The moment ADX bends down from a high level (especially if it drops under 30 while I am in profit), I start tightening my trail or just take profits. Markets rarely reverse instantly, but momentum is clearly fading. Every clean ADX indicator strategy I've ever backtested makes most of its money by riding the meat of the move and getting out when ADX rolls over.

Combine it with something simple (don't go indicator crazy)

Popular combos that actually work: 

  • ADX + 20 or 50 EMA (price above EMA + ADX > 25 = long)  
  • ADX + Parabolic SAR (SAR flips only count when ADX confirms strength)  
  • ADX + break of previous swing high/low

Keep the rest of the chart naked. The whole point of an ADX indicator strategy is to stay out of chop – don't add ten other oscillators and ruin it.

Quick real-life example I used this morning on EUR/USD (4H chart):  

  • Price broke above the Asian range  
  • ADX was already at 28 and rising, +DI clearly above -DI  
  • Entered long, rode it 120 pips, ADX hit 44 → added half size  
  • ADX peaked and dropped under 30 → closed everything for +180 pips total

That's literally just the ADX indicator strategy above, nothing fancy.

One last thing: never use ADX alone for entries on low-timeframe scalping.
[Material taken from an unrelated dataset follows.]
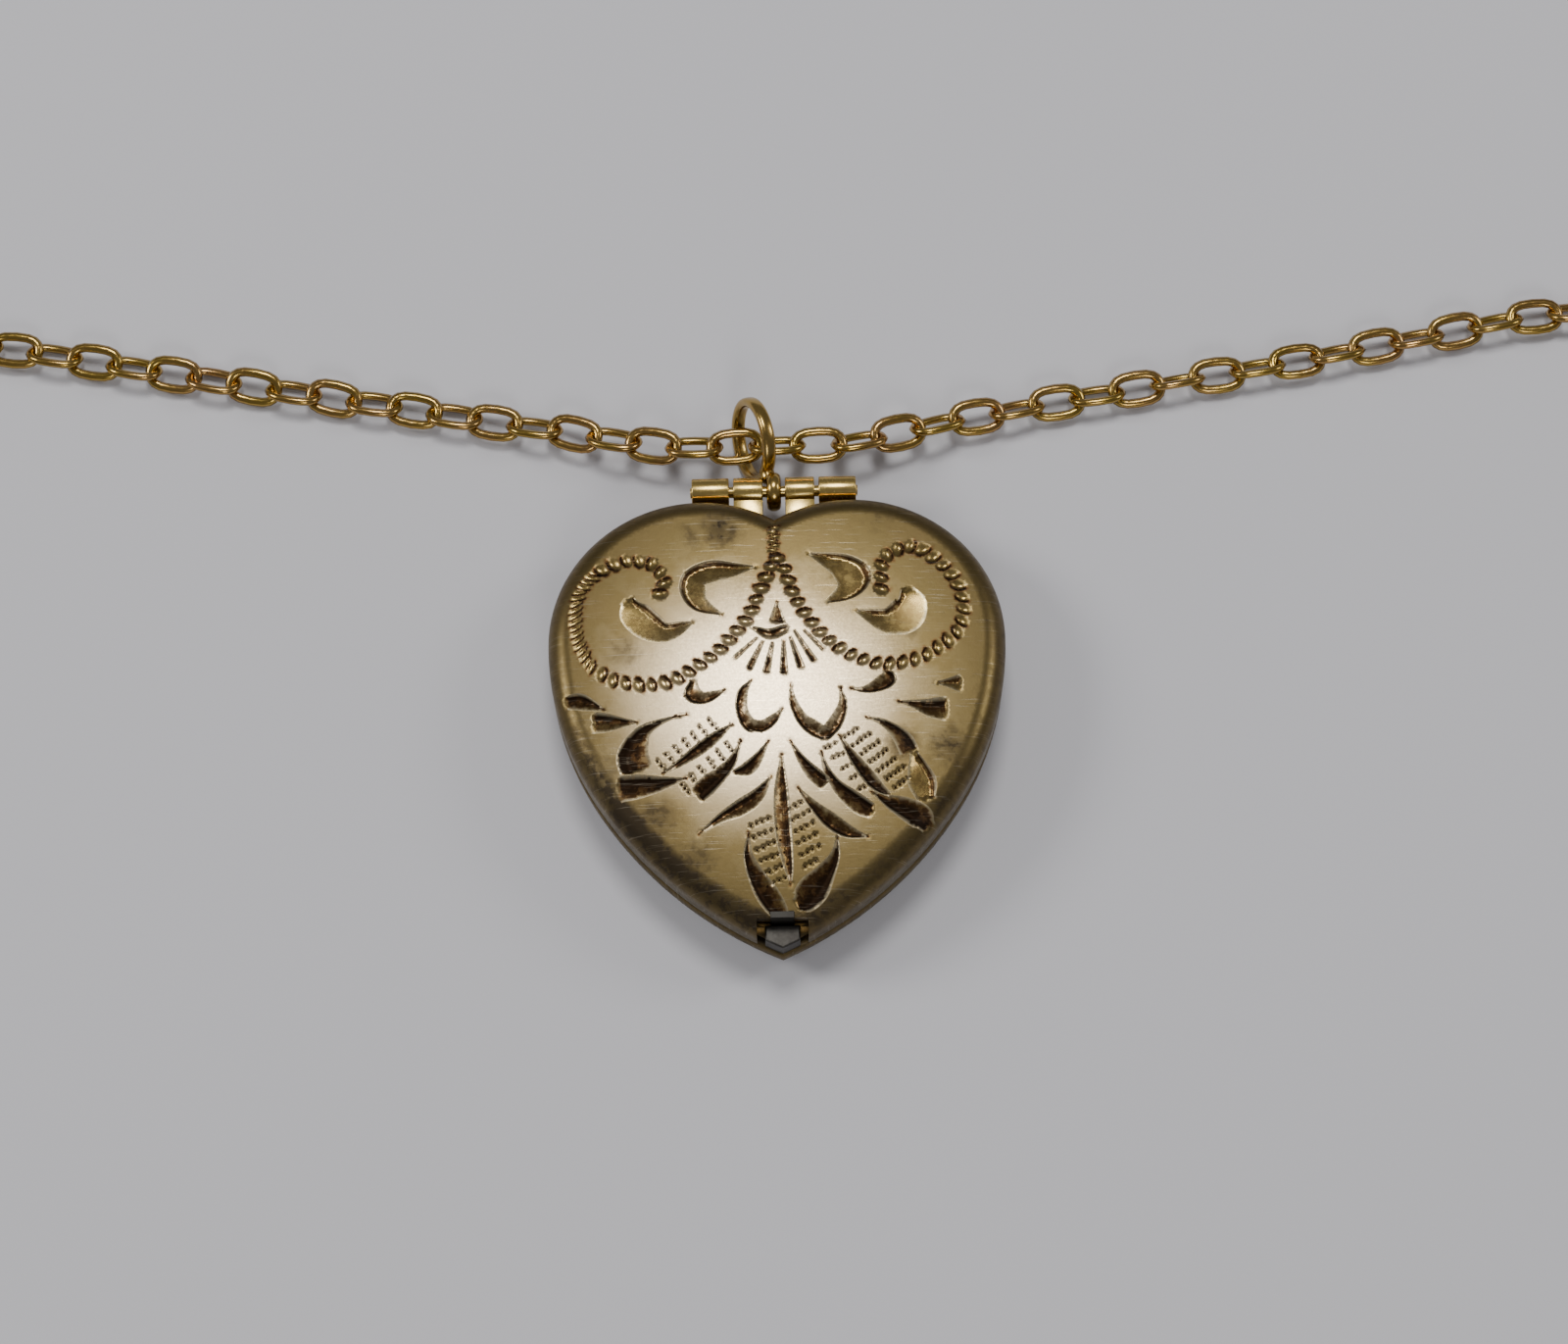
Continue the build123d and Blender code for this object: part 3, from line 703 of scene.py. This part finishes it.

It lags too much down there. Save the full ADX indicator strategy for 1H and above, or use a very short period (7–10) if you are stubborn and want to scalp. That's it. Stop overthinking. Let ADX tell you when the market is actually worth trading, then use your favorite price-action or MA setup inside that filter. Works like a charm.

Other technical indicators that can be used in conjunction with the ADX indicator. We can develop stronger and more robust trading strategies by combining the ADX indicator with other technical analysis indicators and methods. Here are some technical indicators that can be used in conjunction with ADX:

1. Moving Averages

Combining ADX with moving averages strengthens your trend-following strategies. Especially during periods when ADX is rising, you can use moving average crossovers to generate buy and sell signals. For example, if +DI is higher than -DI, ADX is 20 or higher, and the price crosses above the moving averages, it could be a signal to go long. Conversely, if -DI is higher than +DI, ADX is 20 or higher, and the price crosses below the moving averages, it could be a signal to go short. Look at the example on the EUR/CHF chart:

This image shows an example of how to generate trading signals using the ADX indicator.
Trading via ADX indicator on the EUR/CHF chart

Volume Indicators

Volume indicators display volume information that can influence price movements. By using volume indicators alongside the ADX indicator, you can make more accurate predictions about trends.

We can use ADX alongside MACD, RSI, Stochastic Oscillator, and other technical indicators. This means that different indicators can offer different perspectives and can generate stronger signals when combined. For example, if ADX is high, RSI is in overbought territory, and the price breaks through a resistance level, it can be a sell signal. We can use MACD to determine the strength and direction of the trend, and Stochastic Oscillator and RSI to identify trend extremes.

What Is the Best Time Frame for ADX?

No single time frame wins every scenario, but some clearly make ADX far more reliable and useful. The 4-hour and daily charts stand out as the clearest environments for ADX. The standard 14-period setting performs at its best here – trends develop properly, random noise stays minimal, and a push above 25 almost always signals real conviction behind the move. For pure trend-following reliability, the daily chart remains tough to beat.

The 1-hour chart still delivers strong results, especially on liquid forex pairs, major indices, and large-cap stocks. Readings become a touch noisier than on higher time frames, yet shortening the period to 10–12 usually restores clean signals. Many active swing setups combine 1-hour entries with 4-hour or daily ADX confirmation. Below 15 minutes things turn messy. The classic 14-period ADX lags badly on 5-minute or 1-minute charts – the signal often arrives after the meaningful part of the move has passed. Scalpers who insist on using ADX typically drop the period to 5–8, but the line then spends most of the day jumping between 15 and 35, making it hard to separate genuine trends from chop.

Weekly charts work beautifully for position trading and long-term crypto or commodity plays. Even the 14-period can feel slightly reactive at that scale, so 20–25 periods often produce smoother, more trustworthy readings. Quick ranking from most dependable to least (when ADX is the primary filter):

  • Daily – highest signal quality  
  • 4-hour – ideal balance of speed and reliability  
  • 1-hour – fast but still solid  
  • 15-minute and lower – useful only with very short periods and as a secondary tool

General guideline: the lower the time frame, the shorter the ADX period required. Regardless of the main trading chart, checking the daily ADX before any sizable position almost always pays off.

!Keep in mind. When trading in financial markets, we should not rely on a single indicator alone and must always add other technical tools to confirm. We should always carefully evaluate market conditions and risks, and we should not forget that indicators can be misleading and may not always produce accurate signals. Successful trading!